Elencare tutte le migliaia di inchieste dei decenni è impossibile. Ma alcuni, già citati in passato, possono valere come documentazione della situazione generale. A Vasto negli ultimi 12 anni varie inchieste hanno sgominato sodalizi criminali con a capo, negli anni, tre diversi personaggi alla camorra quali Cozzolino, Pasqualone (la cui presenza è stata segnalata la prima volta da una relazione parlamentare già nel 1994, come sia stato possibile che fino al primo arresto – dodici anni dopo – c’è stato il totale silenzio civile e sociale?) e Ferrazzo (http://www.isiciliani.it/fra-speculazione-edilizia-e-infiltrazioni-criminali/#.WtSsOTO-lMy ). E’ notizia dell’anno scorso l’inchiesta (che ha coinvolto Abruzzo, Lombardia, Calabria e Campania) che ha disarticolato un sodalizio criminale riconducibile alla ‘ndrina dei Cuppari. Il compianto giudice Rossini nel 2011 dichiarò senza mezzi termini che l’Abruzzo isola felice è una “favola vecchia”, nel 1997 il procuratore generale della Corte d’Appello Bruno Tarquini disse “la cosiddetta fase di rischio è ormai superata e si può parlare di una vera e propria emergenza criminalità, determinata dall’ingresso di clan campani e pugliesi anche nel tessuto economico”, tre anni fa la stessa DIA scrisse che in Abruzzo ci sono “imprenditori senza scrupoli che potrebbero rappresentare un’efficace testa di ponte per i gruppi camorristici” (https://www.peacelink.it/abruzzo/a/44666.html ).

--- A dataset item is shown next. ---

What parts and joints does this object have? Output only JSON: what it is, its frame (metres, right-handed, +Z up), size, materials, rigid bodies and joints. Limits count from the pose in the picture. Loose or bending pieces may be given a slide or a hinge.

In “Italia sotto inchiesta” c’è una durissima, nel senso che è un pugno nello stomaco ad ogni pagina (veramente da ammirare il coraggio e la forza di chi l’ha realizzata), inchiesta di Amalia De Simone sulla mafia nigeriana e sullo sfruttamento della prostituzione. Leggendola la mente è corsa ad alcune strade della periferia di Pescara e Montesilvano o del teramano (a partire dalla “bonifica del tronto”, nota a tutti da decenni e – purtroppo – troppo spesso sulla bocca degli abruzzesi per schifosissime battute). O di un conosciutissimo luogo della Marina di San Salvo. Quante di quelle persone potrebbero condividere il destino e la disumana criminalità raccontata da Amalia De Simone? Quante vivono quotidianamente atrocità simili e dello stesso livello?
Viviamo in una Regione che tante, troppe volte, negli anni ha alimentato più la cronaca giudiziaria e scandalistica che altro. Viviamo nella regione di uno Zar della “cosa pubblica”, nato e cresciuto sempre più onnipotente con ogni colore politico, travolto solo da un’inchiesta anni fa. E la cosa incredibile, e che deve far riflettere, è che (sono stato testimone diretto di esposti e denunce) si partì con una vicenda ma l’approdo fu altrove. Di una situazione perfettamente speculare. Ed è solo una delle tantissime vicende che si potrebbero riportare. Oltre dieci anni eravamo in pochi - nel silenzio, nella connivenza e nell’omertà trasversale di troppi (gli stessi che negli anni hanno sempre continuato a portare avanti, senza che quasi nessuno che gli ha sbattuto in faccia la realtà, le loro “verità di comodo”) – a denunciare quel che stava accadendo in un certo carrozzone. Credo di poter dire che, rifacendoci i conti, eravamo in due. Ed entrambi abbiamo pagato un conto salato.